In the first phase of the Commission’s activities, the Factual Inquiry, I scrutinized Mr. Mulroney’s activities as he made the transition from public office to private life. In considering Mr. Mulroney’s conduct, I applied the standard that was accepted by him when, in September 1985, he tabled the Conflict of Interest and Post-Employment Code for Public Office Holders (1985 Ethics Code) in the House of Commons, one year into his mandate as prime minister. The code specified that the conduct of public office holders must be so scrupulous that it can bear the closest public scrutiny.

From the inception of this Inquiry I have been keenly aware of, and sensitive to, the damage that can be done to the reputation of an individual as a result of findings of fact I may make, based on the evidence, in the course of writing my Report. I have taken great care to avoid inflicting that type of damage on anyone. My mandate, for valid reasons, prohibited me from making any finding as to civil or criminal liability on the part of anyone. I have been careful not to use language that would even hint at such a finding. In making these concluding remarks, I have reminded myself, once again, of the fact that Mr. Mulroney, who achieved much while prime minister, understandably places a high value on his reputation.

However, findings of fact cannot be the cause of damage to a person’s reputation where the person’s conduct itself has damaged his or her reputation. Moreover, I have a duty pursuant to the mandate given to me by the Governor in Council to make findings of fact in the course of answering the questions posed in the Terms of Reference. That is a duty from which I do not shirk.


I have no difficulty whatsoever in finding that Mr. Mulroney and Mr. Schreiber entered into an agreement while Mr. Mulroney was a member of parliament.

In March 2007 Karlheinz Schreiber filed a lawsuit against the Right Honourable Brian Mulroney. In it, Mr. Schreiber sought repayment of $300,000 plus interest from Mr. Mulroney because, he alleged, Mr. Mulroney had failed to provide any services for those payments.

On November 7, 2007, Mr. Schreiber swore an affidavit in this lawsuit in which he made specific allegations pertaining to Mr. Mulroney, including allegations that, on each of three separate occasions, he (Mr. Schreiber) had paid $100,000 cash to Mr. Mulroney.

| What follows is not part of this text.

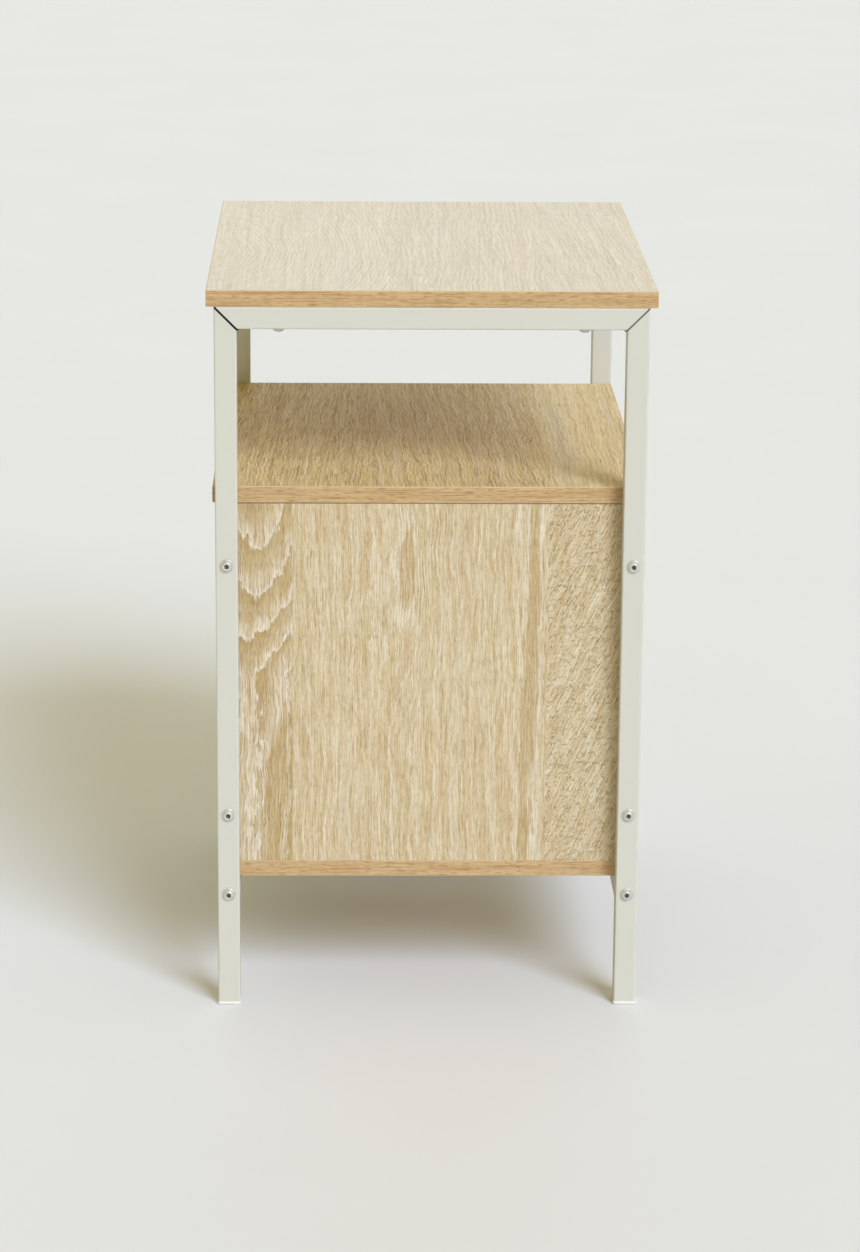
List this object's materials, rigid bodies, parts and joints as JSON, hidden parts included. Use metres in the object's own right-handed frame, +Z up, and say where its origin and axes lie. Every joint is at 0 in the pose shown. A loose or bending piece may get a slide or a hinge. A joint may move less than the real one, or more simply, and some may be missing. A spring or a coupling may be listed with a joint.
{
  "type": "storage side table with door",
  "caption": "Side table on two square-tube steel frames, with an open bay over a cabinet whose inset door turns on pivot pins and closes on a push latch.",
  "frame": {"origin": "on the floor, under the middle of the tabletop", "axes": "+Z up, the door faces -Y, +X to the right-hand side frame"},
  "size_m": [0.5068, 0.4, 0.67],
  "materials": {
    "frame_coating": "satin light warm grey powder coat",
    "foot_plastic": "moulded, pale",
    "plated_steel": "zinc plated",
    "insert_steel": "zinc plated",
    "board_oak_print": "pale oak print on particle board",
    "panel_oak_print": "oak print on particle board, grain upright",
    "edge_band": "wood-print edge band",
    "hardboard": "thin hardboard",
    "cast_zinc": "die-cast zinc",
    "beech": "turned beech",
    "white_nylon": "moulded nylon",
    "latch_plastic": "moulded",
    "magnet_nickel": "nickel plated",
    "spring_steel": "drawn wire"
  },
  "bodies": {
    "table": {"back_panel": "hardboard", "bottom_board": "board_oak_print", "bottom_board_edge_bands": "edge_band", "cam_bolts": "plated_steel", "cam_discs": "cast_zinc", "door_pivot_bushes": "white_nylon", "frame_weld_beads": "frame_coating", "front_lower_rail": "frame_coating", "left_front_foot_cap": "foot_plastic", "left_front_leg": "frame_coating", "left_rear_foot_cap": "foot_plastic", "left_rear_leg": "frame_coating", "left_side_panel": "panel_oak_print", "left_side_panel_edge_bands": "edge_band", "left_top_rail": "frame_coating", "lower_rail_bolts": "plated_steel", "lower_rail_end_nuts": "insert_steel", "push_latch_body": "latch_plastic", "push_latch_screws": "plated_steel", "push_latch_spring": "spring_steel", "rear_lower_rail": "frame_coating", "right_front_foot_cap": "foot_plastic", "right_front_leg": "frame_coating", "right_rear_foot_cap": "foot_plastic", "right_rear_leg": "frame_coating", "right_side_panel": "panel_oak_print", "right_side_panel_edge_bands": "edge_band", "right_top_rail": "frame_coating", "shelf": "board_oak_print", "shelf_edge_bands": "edge_band", "side_panel_bolts": "plated_steel", "side_panel_insert_nuts": "insert_steel", "tabletop": "board_oak_print", "tabletop_bolts": "plated_steel", "tabletop_edge_bands": "edge_band", "tabletop_insert_nuts": "insert_steel", "wood_dowels": "beech"},
    "door": {"door_panel": "panel_oak_print", "door_edge_bands": "edge_band", "door_pivot_pins": "plated_steel", "strike_plate": "plated_steel", "strike_plate_screw": "plated_steel"},
    "latch_plunger": {"push_latch_plunger": "latch_plastic", "push_latch_magnet": "magnet_nickel"}
  },
  "joints": [
    {"name": "door_hinge", "type": "hinge", "parent": "table", "child": "door", "pos_m": [-0.202, -0.1855, 0.3035], "axis": [0, 0, -1], "range_deg": [0, 110]},
    {"name": "latch_push", "type": "slide", "parent": "table", "child": "latch_plunger", "axis": [0, 1, 0], "range_m": [0, 0.003], "stiffness_N_per_m": 300, "springref_m": -0.008, "deforming": ["push_latch_spring"]}
  ]
}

On November 14, 2007, after learning of the allegations, Prime Minister Stephen Harper appointed Dr. David Johnston, the president and vice-chancellor of the University of Waterloo, as an independent adviser, to review Mr. Schreiber’s allegations and provide the government with recommendations for an appropriate mandate for a public inquiry.

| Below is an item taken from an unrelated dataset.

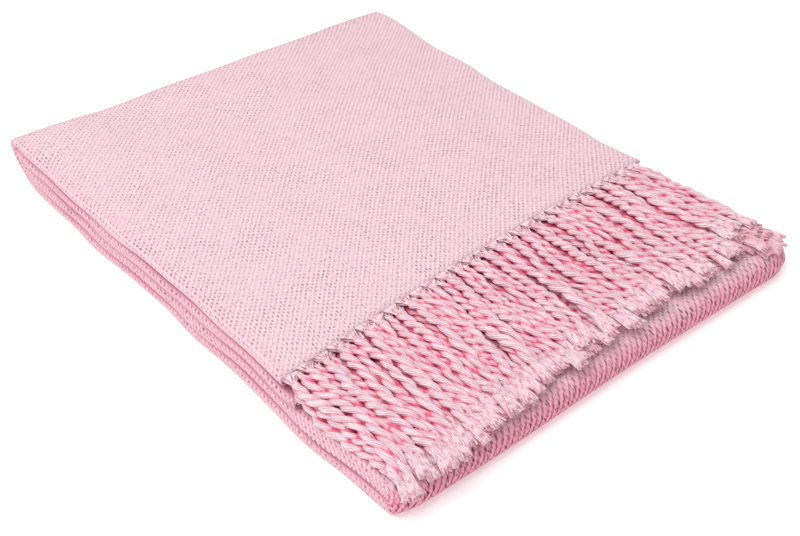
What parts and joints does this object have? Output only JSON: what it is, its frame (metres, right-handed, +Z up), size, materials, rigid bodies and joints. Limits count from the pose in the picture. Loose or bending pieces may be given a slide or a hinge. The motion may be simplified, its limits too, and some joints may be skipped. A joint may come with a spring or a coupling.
{
  "type": "folded cotton throw",
  "caption": "Fringed cotton throw blanket in twill, folded into a flat rectangular stack of layers, with its twisted tassels lying over the last fold.",
  "frame": {"origin": "on the surface that the throw lies on, under the middle of its bounding box", "axes": "+X along the folded length, towards the fold that lies under the fringe; +Y across the width, away from the side that shows the layers; +Z up"},
  "size_m": [0.435, 0.3256, 0.0391],
  "materials": {
    "cloth": "woven 2/2 twill cotton, pale pink, matt",
    "fringe": "twisted cotton yarn, pink, matt"
  },
  "bodies": {
    "root": {"cloth": "cloth", "fringe_top_1": "fringe", "fringe_top_2": "fringe", "fringe_top_3": "fringe", "fringe_top_4": "fringe", "fringe_under_1": "fringe", "fringe_under_2": "fringe", "fringe_under_3": "fringe", "fringe_under_4": "fringe"}
  },
  "joints": []
}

Dr. Johnston issued his first report on January 9, 2008. Dr. Johnston submitted a second report to Prime Minister Harper on April 4, 2008.

In his First Report, Dr. Johnston expressed his views when he said that the public interest issue is the integrity of Government and whether there was a breach of constraints; and if not, whether there is a need for further constraints on former high office holders after they leave office.

Dr. Johnston concluded that the integrity concerns to which he referred did not warrant a lengthy inquiry into matters that had been investigated by the RCMP since 1995. He also said there should be no inquiry with respect to facts already known and ground already covered.


I was appointed by Order in Council PC 2008-1092 dated June 12, 2008, to conduct an inquiry into certain allegations respecting the business and financial dealings between Mr. Schreiber and Mr. Mulroney.

The scope of any public inquiry is determined by its Terms of Reference, which are legally binding. In this Inquiry, the Terms of Reference directed me to “investigate and report” on 17 questions relating to the business and financial dealings between Mr. Schreiber and Mr. Mulroney. These questions are identical to those that Dr. Johnston articulated in his First Report. Accordingly, I took his views into consideration in my interpretation of the mandate.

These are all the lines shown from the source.